For those of you unacquainted with the magic of Puffy Paint, it is a thick paint that dries and leaves a three-dimensional, tactile (puffy) impression. It is often used to decorate T-shirts, tote bags, and other frivolous items, unrelated to housework.

But Mom employed the Puffy Paint in all sorts of unwelcome places – squirting little dots around the dials of the washer and dryer, marking the buttons on the dishwasher, and labeling the gradations on the oven knobs. And as if that wasn’t enough, she then proceeded to teach me how to use each of these devices, all the while saying cheerily, “Just think, I am teaching you independent living skills! People pay for this kind of instruction! Later, when you’re living on your own, you’ll be glad you had a dedicated mom who taught you all this!”

Once I had memorized every dial in the house and learned the ins and outs of washing laundry or dishes, we moved on to vacuuming. Here I must confess, I have NEVER liked the vacuum. We have always had an uneasy relationship, because the  vacuum produces a hideous, loud whine that I do not enjoy. But I had to get over this initial distaste and learn that vacuuming, just like most of the other chores, was something that did not require good vision. Mom taught me that the art to vacuuming was to cover the floor in a systematic pattern. Once she threatened to pour baby powder over an entire carpet to drive the skill home in a visual way, but we never had to employ that extreme tactic. I just started at a corner of the room and continued.

The principle of using a pattern rather than depending on one’s eyes carried over to dusting, mopping, and even scrubbing a toilet. The motion was what mattered; once you learned how to scrub a surface, it didn’t matter that you couldn’t see it.

This is not to say that I received an unfair share of chores, merely that I was taught to “do my part.” In a house with 6 people (2 parents and 4 children), we all had our assigned tasks.
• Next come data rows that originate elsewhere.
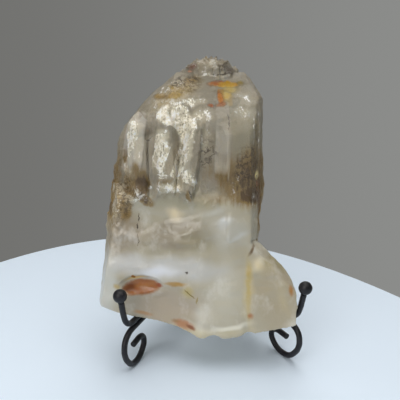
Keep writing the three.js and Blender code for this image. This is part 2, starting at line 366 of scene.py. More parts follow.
def roughen(piece):    # one Displace modifier for each relief, held to its zone by a vertex group
    groups = {name: piece.vertex_groups.new(name=name) for name in ("soften", *crystalBody["reliefs"])}
    for vertex in piece.data.vertices:
        for name, weight in reliefWeights(inCrystalFrame(vertex.co)).items():
            if weight > 0:
                groups[name].add([vertex.index], weight, "REPLACE")
    smoothing = piece.modifiers.new("soften", "SMOOTH")
    smoothing.factor = crystalBody["softeningFactor"]
    smoothing.iterations = crystalBody["softeningSteps"]
    smoothing.vertex_group = "soften"
    applyAll(piece)
    for name, (kind, settings, stretch, height) in crystalBody["reliefs"].items():
        texture = bpy.data.textures.new(name, kind)
        for setting, value in settings.items():
            setattr(texture, setting, value)
        texture.noise_scale = 1.0
        guide = bpy.data.objects.new(name + "Guide", None)
        bpy.context.scene.collection.objects.link(guide)
        guide.location = crystalOrigin
        guide.rotation_euler = (-crystalLean, 0, 0)
        guide.scale = [size * mm for size in stretch]
        modifier = piece.modifiers.new(name, "DISPLACE")
        modifier.texture = texture
        modifier.texture_coords = "OBJECT"
        modifier.texture_coords_object = guide
        modifier.vertex_group = name
        modifier.strength = height * mm
        modifier.mid_level = 0.5
        bpy.context.view_layer.update()
        applyAll(piece)
        bpy.data.objects.remove(guide)
    piece.vertex_groups.clear()


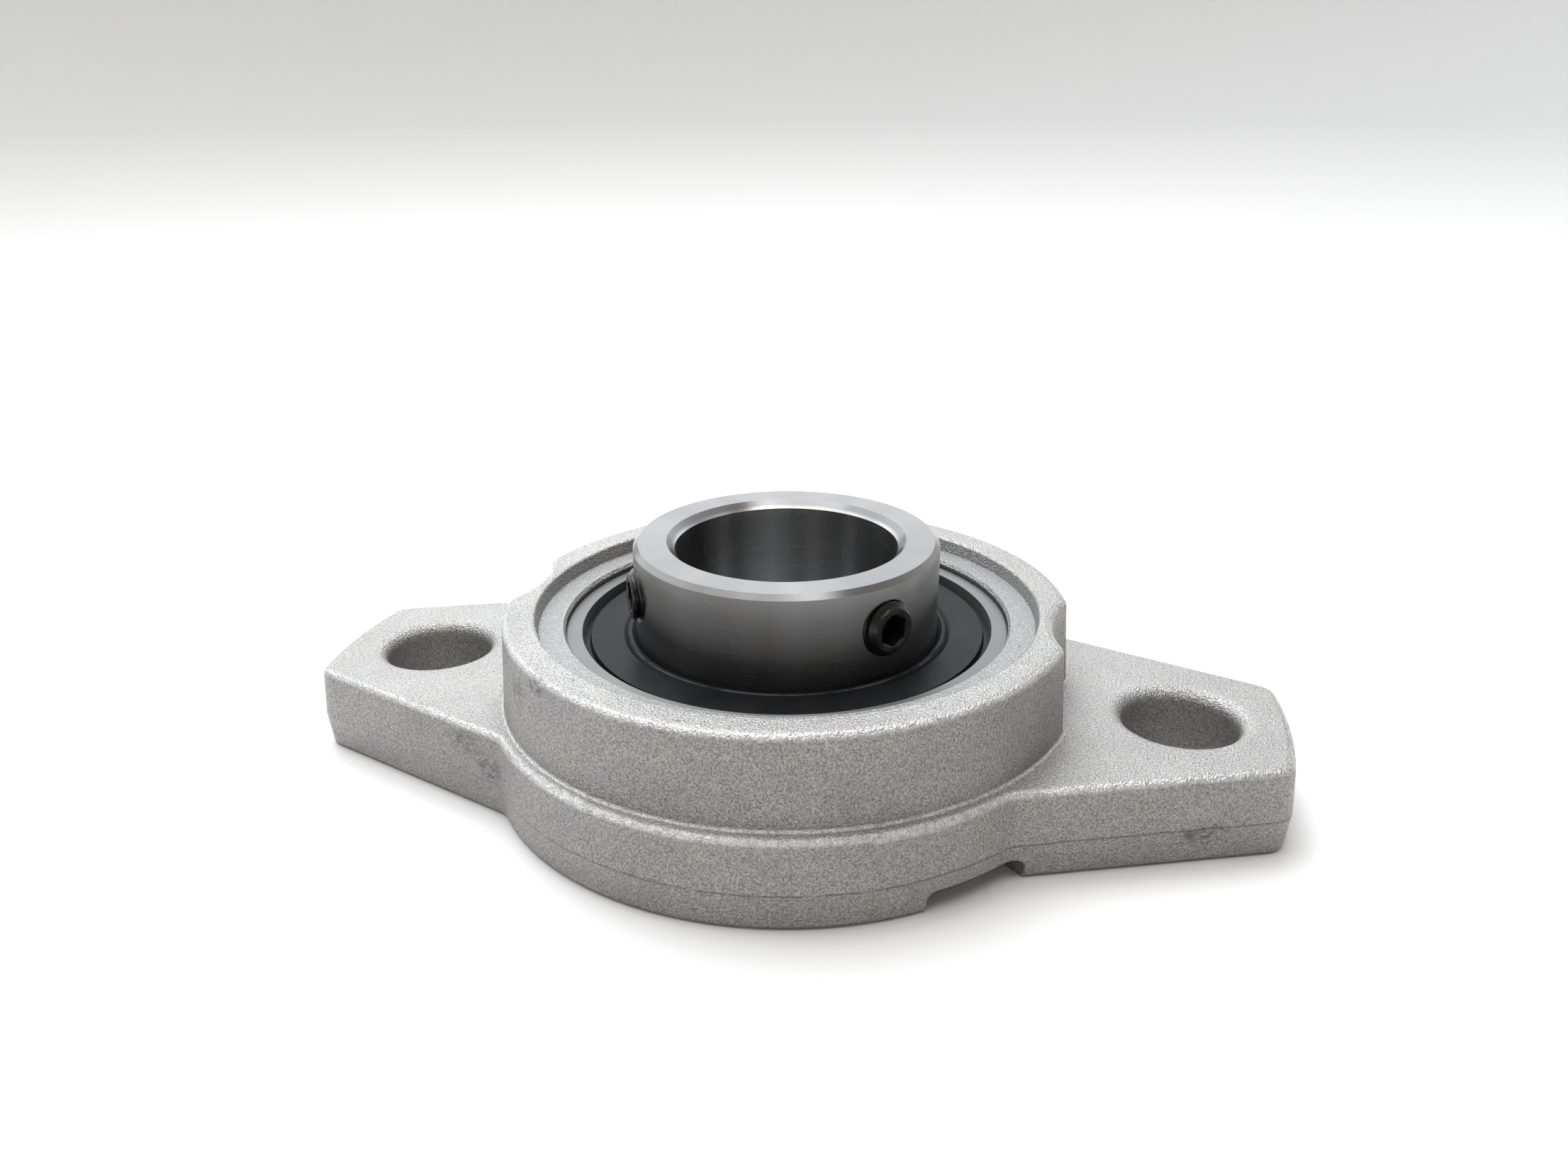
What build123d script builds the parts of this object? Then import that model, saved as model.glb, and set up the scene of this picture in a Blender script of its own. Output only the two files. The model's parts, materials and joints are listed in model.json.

There was only one chore from which I was readily exempted.

Six people of varying ages and and at varying stages of life meant a lot of socks. A lot. Once clean, socks of all sizes, colors, and fabrics – argyle, silk, dress socks, grayish white socks with the occasional hole – all ended up in The Sock Basket, a worn out laundry basket that sat in a back corner of the house. No one ever wanted the duty of trying to match all those socks. This was such a loathsome chore that Mom assigned it as punishment if one of us got in trouble!

I don’t know what possessed me, but one day I volunteered to match socks. Maybe it was the mellow atmosphere of the room or the hours of dreamy contemplation the chore afforded. Maybe it was the tactile joy of handling all the different fabrics, freshly laundered and smelling like detergent. Somehow, the chore appealed to me, and Mom readily sent me off to match socks. So I sat for hours by the bin, happily pairing socks together.

It was not discovered until much later that I had no actual criteria for helping socks find their mates. If a pair felt good together, they went together. I believed in encouraging all sock alliances – argyle and silk, fuzzy and dressy, blue and black. All socks were created equal in my expert young opinion.

When this discovery was made, I finally received the satisfaction of being banned from a household duty.